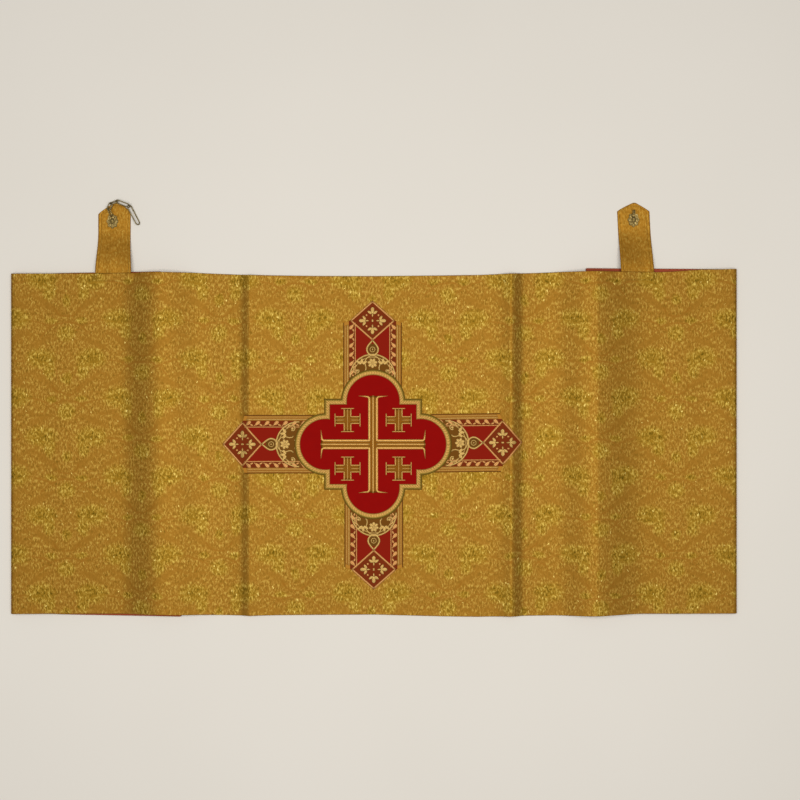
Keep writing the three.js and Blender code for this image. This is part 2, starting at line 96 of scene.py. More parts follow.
FRONT_EDGE_BOTTOM = [
    -270.6, -270.2, -270.2, -270.5, -272.3, -274.3, -273.2, -272.7, -275.6,
    -276.4, -274.8, -273.9, -272.6, -270.2, -270.2, -270.4, -270.2, -269.8,
]
FRONT_EDGE_TOP = [
    274.0, 274.2, 274.8, 275.6, 275.8, 272.2, 270.8, 270.6, 271.6,
    272.4, 274.4, 276.8, 276.9, 276.2, 276.2, 277.2, 280.4, 281.4,
]
# Where each crease lies, its height, how far it falls towards the cross and towards the end,
# and the share of its height that falls evenly over a steep band on the end's side.
# They are higher than on the solid, for the soft light to draw them.
CREASES = [
    dict(x=-343, height=8.6, inward=70, outward=64, soft=True, steep=1.0, band=62),
    dict(x=-199, height=4.5, inward=48, outward=32, soft=False, steep=0.72, band=16),
    dict(x=219, height=7.6, inward=42, outward=44, soft=False, steep=0.72, band=22),
    dict(x=356, height=10.4, inward=70, outward=112, soft=True, steep=0.4, band=80),
]
# The pleats of the edge seam, and the rise over a tab's foot with the width of its slope.
PUCKER = 0.16
PUCKER_WIDTH = 12.0
FOOT_RISE = 1.3
FOOT_SLOPE = 3.5
# The distance between its long edges as it lies, for the rows of points across it.
WIDTH_SHOWN = 545
# The rows of points across each cloth, and the steps along it in front and under the ends.
BROCADE_ROWS = 74
LINING_ROWS = 30
BROCADE_STEP = 4.4
LINING_STEP = 8.0
END_STEP = 9.0
# The number of stations under an end is counted from here outwards.
UNDER_FROM = 350

# The galloon cross.
ARM_HALF_WIDTH = 47.0
ARM_THICK = 0.9
ARM_TIP_ALONG = 32.0
ARM_TIP_ACROSS = 36.0
# How far the woven figures stand out: the finer ones, and the outlines.
LOW_FIGURE = 0.35
HIGH_FIGURE = LOW_FIGURE + 0.1
# Along an arm's sides, the gold rim of its ground and the brown selvedge outside that.
RIM_WIDTH = 9.0
SELVEDGE_WIDTH = 1.6
# The lines along an arm's side: distance from its edge, width and which of the three threads.
SIDE_LINES = [(1.6, 0.9, 2), (3.4, 0.9, 0), (5.1, 0.9, 2), (7.1, 1.5, 0), (9.2, 1.1, 2), (19.4, 1.8, 1)]
ARMS = {
    "right": dict(apex=240.3, turn=0.65, start=94.3, shift=(-2.2, 1.2)),
    "top": dict(apex=231.0, turn=90, start=85.6, shift=(-2.3, 0.0)),
    "left": dict(apex=241.0, turn=180, start=94.3, shift=(-1.9, 0.8)),
    "bottom": dict(apex=232.1, turn=270, start=85.6, shift=(-0.3, 0.0)),
}
ARM_LOW = FACE[1] + GAP
ARM_TOP = ARM_LOW + ARM_THICK

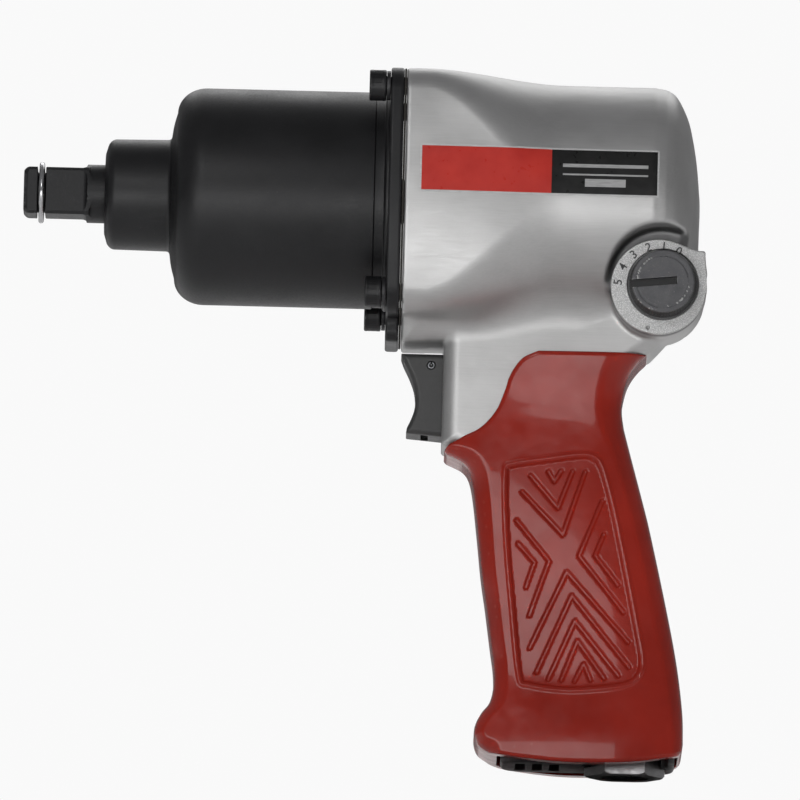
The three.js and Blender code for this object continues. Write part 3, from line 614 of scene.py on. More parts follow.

- TASK REQUIREMENTS -
Return the entries in full, keeping every line exactly as it is.

- RESULT FOR THIS EXERCISE -
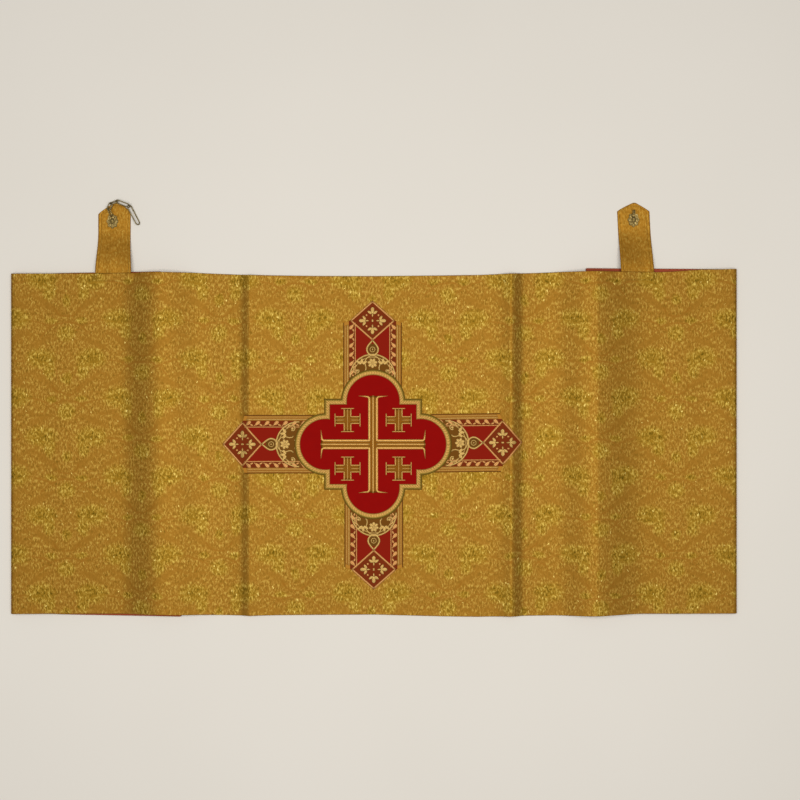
Keep writing the three.js and Blender code for this image. This is part 2, starting at line 96 of scene.py. More parts follow.
FRONT_EDGE_BOTTOM = [
    -270.6, -270.2, -270.2, -270.5, -272.3, -274.3, -273.2, -272.7, -275.6,
    -276.4, -274.8, -273.9, -272.6, -270.2, -270.2, -270.4, -270.2, -269.8,
]
FRONT_EDGE_TOP = [
    274.0, 274.2, 274.8, 275.6, 275.8, 272.2, 270.8, 270.6, 271.6,
    272.4, 274.4, 276.8, 276.9, 276.2, 276.2, 277.2, 280.4, 281.4,
]
# Where each crease lies, its height, how far it falls towards the cross and towards the end,
# and the share of its height that falls evenly over a steep band on the end's side.
# They are higher than on the solid, for the soft light to draw them.
CREASES = [
    dict(x=-343, height=8.6, inward=70, outward=64, soft=True, steep=1.0, band=62),
    dict(x=-199, height=4.5, inward=48, outward=32, soft=False, steep=0.72, band=16),
    dict(x=219, height=7.6, inward=42, outward=44, soft=False, steep=0.72, band=22),
    dict(x=356, height=10.4, inward=70, outward=112, soft=True, steep=0.4, band=80),
]
# The pleats of the edge seam, and the rise over a tab's foot with the width of its slope.
PUCKER = 0.16
PUCKER_WIDTH = 12.0
FOOT_RISE = 1.3
FOOT_SLOPE = 3.5
# The distance between its long edges as it lies, for the rows of points across it.
WIDTH_SHOWN = 545
# The rows of points across each cloth, and the steps along it in front and under the ends.
BROCADE_ROWS = 74
LINING_ROWS = 30
BROCADE_STEP = 4.4
LINING_STEP = 8.0
END_STEP = 9.0
# The number of stations under an end is counted from here outwards.
UNDER_FROM = 350

# The galloon cross.
ARM_HALF_WIDTH = 47.0
ARM_THICK = 0.9
ARM_TIP_ALONG = 32.0
ARM_TIP_ACROSS = 36.0
# How far the woven figures stand out: the finer ones, and the outlines.
LOW_FIGURE = 0.35
HIGH_FIGURE = LOW_FIGURE + 0.1
# Along an arm's sides, the gold rim of its ground and the brown selvedge outside that.
RIM_WIDTH = 9.0
SELVEDGE_WIDTH = 1.6
# The lines along an arm's side: distance from its edge, width and which of the three threads.
SIDE_LINES = [(1.6, 0.9, 2), (3.4, 0.9, 0), (5.1, 0.9, 2), (7.1, 1.5, 0), (9.2, 1.1, 2), (19.4, 1.8, 1)]
ARMS = {
    "right": dict(apex=240.3, turn=0.65, start=94.3, shift=(-2.2, 1.2)),
    "top": dict(apex=231.0, turn=90, start=85.6, shift=(-2.3, 0.0)),
    "left": dict(apex=241.0, turn=180, start=94.3, shift=(-1.9, 0.8)),
    "bottom": dict(apex=232.1, turn=270, start=85.6, shift=(-0.3, 0.0)),
}
ARM_LOW = FACE[1] + GAP
ARM_TOP = ARM_LOW + ARM_THICK

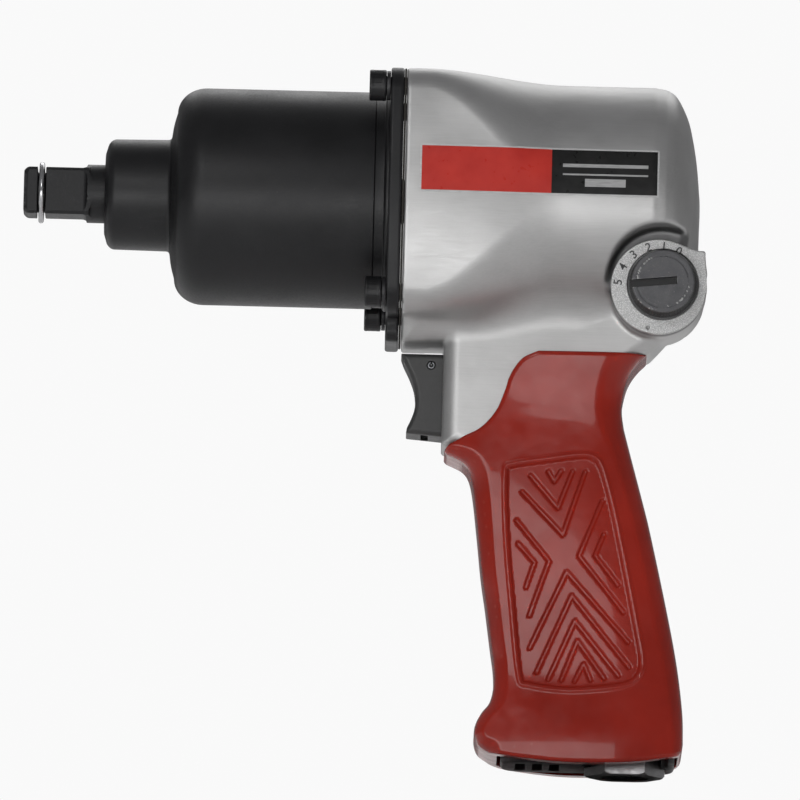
The three.js and Blender code for this object continues. Write part 3, from line 614 of scene.py on. More parts follow.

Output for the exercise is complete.